The compromise did not include a floor vote for one anti-gay nominee – William G. Myers III, whom President Bush nominated to 9th Circuit (San Francisco). Myers has said he agrees with the 1986 Bowers v. Hardwick decision in which the U.S. Supreme Court upheld laws prohibiting sodomy between consenting same-sex adults. He could get a floor vote, but he'll need 60 votes to stop the expected Democratic filibuster.
Reacting to the compromise this week, Gary Bauer said the compromise means that it is "now more likely that radical social change will continue to be forced on the American people by liberal courts committed to same-sex marriage, abortion on demand and hostility to religious expression."
James Dobson called it "a complete bailout and betrayal by a cabal of Republicans and a great victory for united Democrats."
"We share the disappointment, outrage and sense of abandonment felt by millions of conservative Americans who helped put Republicans in power last November," said Dobson. "I am certain that these voters will remember both Democrats and Republicans who betrayed their trust."
The seven Republican senators who signed onto the compromise, in addition to McCain and Warner, were Mike DeWine (Ohio), Olympia Snowe and Susan Collins (Maine), Lindsey Graham (South Carolina), and Lincoln Chaffee (Rhode Island).
The seven Democrats included Ben Nelson (Nebraska), Robert Byrd (West Virginia), Mary Landrieu (Louisiana), Ken Salazar (Colorado), Mark Pryor (Arkansas), Joseph Lieberman (Connecticut), and Daniel Inouye (Hawaii).

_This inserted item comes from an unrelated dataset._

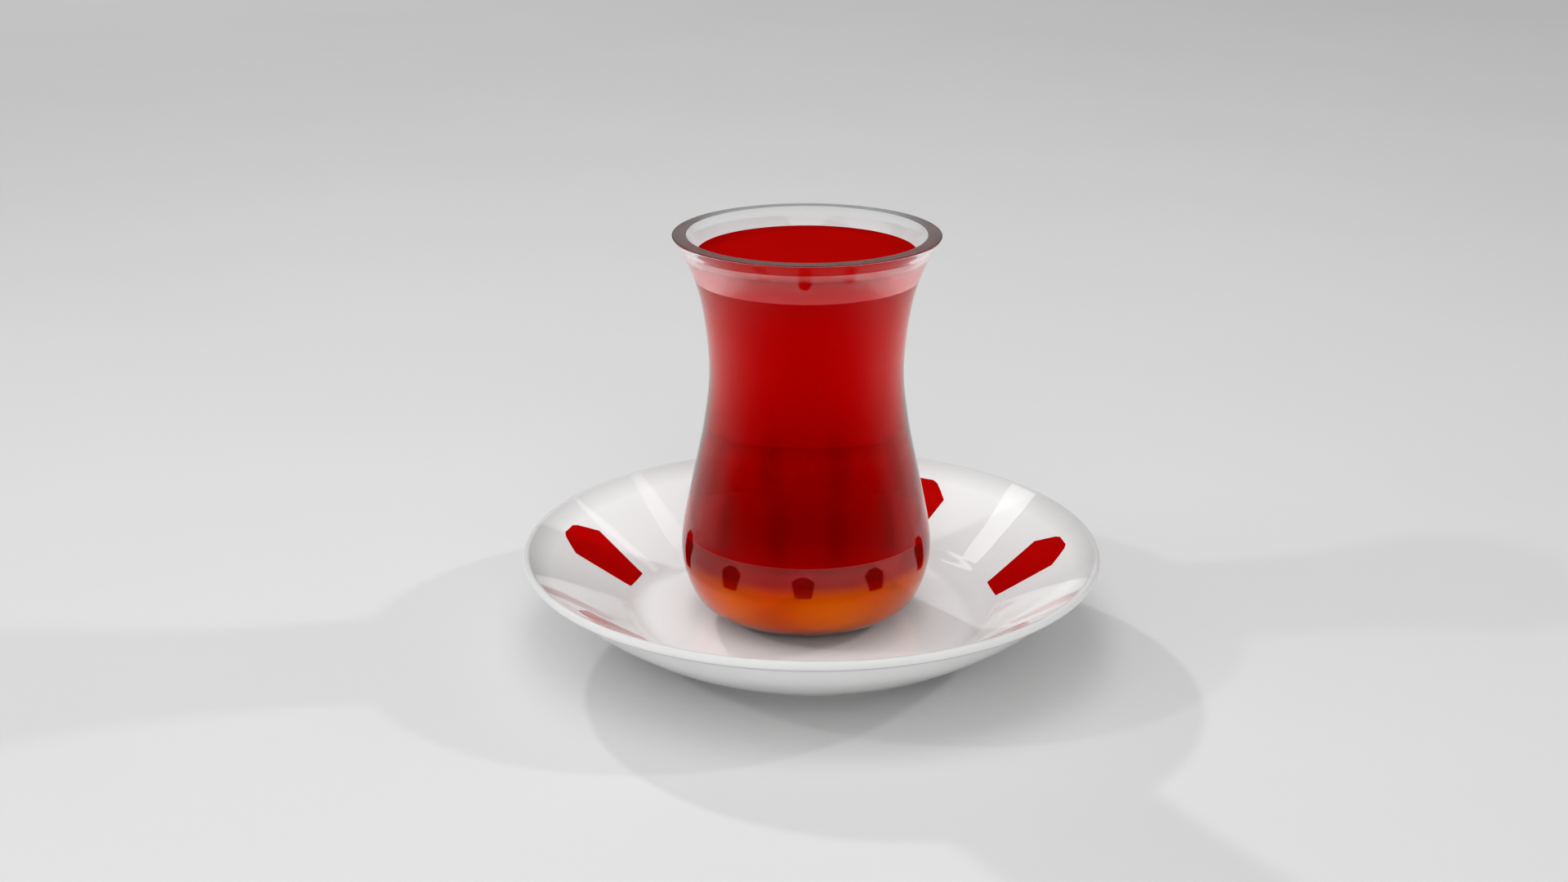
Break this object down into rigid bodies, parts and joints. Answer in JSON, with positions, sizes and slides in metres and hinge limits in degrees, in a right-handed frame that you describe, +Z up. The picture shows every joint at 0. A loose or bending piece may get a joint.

Lambda Legal, which only recently entered the political fray over judicial nominees, plans to oppose another nominee whose chance for a floor vote is still uncertain. That nominee is Terrence W. Boyle, whom President Bush nominated to the 4th U.S. Circuit Court of Appeals. Boyle, a former aide to virulently anti-gay Senator Jesse Helms (now retired), was said to have a "really horrific track record" on the Americans with Disabilities Act, which prohibits discrimination against people with HIV and other disabilities.